The important signal is that Lithic did not start with a sales thesis, it started with a working card stack that other fintechs already wanted to plug into. Privacy.com forced the team to rebuild old issuer processing infrastructure for its own use, then outside companies began asking for those same APIs to launch virtual cards, payouts, and embedded payment flows. That is the cleanest kind of product pull in fintech infrastructure, because customers adopt the tool before the company fully pivots around selling it.

  • This pull came from a concrete pain point. Legacy processors could take months before a customer could even run test transactions, while Lithic emphasized quick API access, self serve onboarding, and modular card controls. That made it useful for startups that needed to ship card products fast, not wait for a heavyweight enterprise process.
  • The API was proven in production before it was broadly sold.
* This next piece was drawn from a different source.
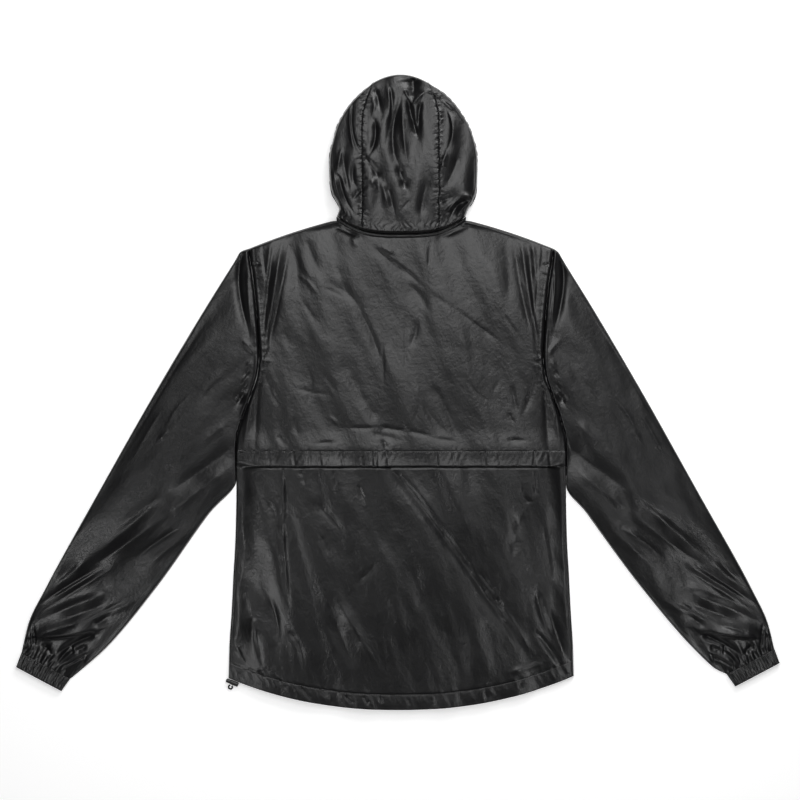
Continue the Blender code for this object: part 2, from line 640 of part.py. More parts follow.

Privacy.com acted as a large in house user, so every outage, edge case, fraud pattern, and reconciliation problem showed up internally first. That made Lithic battle tested across millions of cards and billions in payment volume before many infrastructure startups would normally have that feedback loop.
  • The broader market structure helped the pull turn into a business. All in one BaaS platforms bundled bank partnerships and compliance, but many still used separate issuer processors underneath. Lithic positioned itself as the specialist card layer, more like a narrow powerful tool than a full banking package, which fit customers such as Mercury and other B2B payments products that wanted more control.

Going forward, this kind of pull favors infrastructure companies that begin as their own best customer and then expand outward as more use cases appear. In card issuing, that means the winners are likely to be the platforms that make cards programmable building blocks for software companies, not just outsourced back office plumbing for banks and fintechs.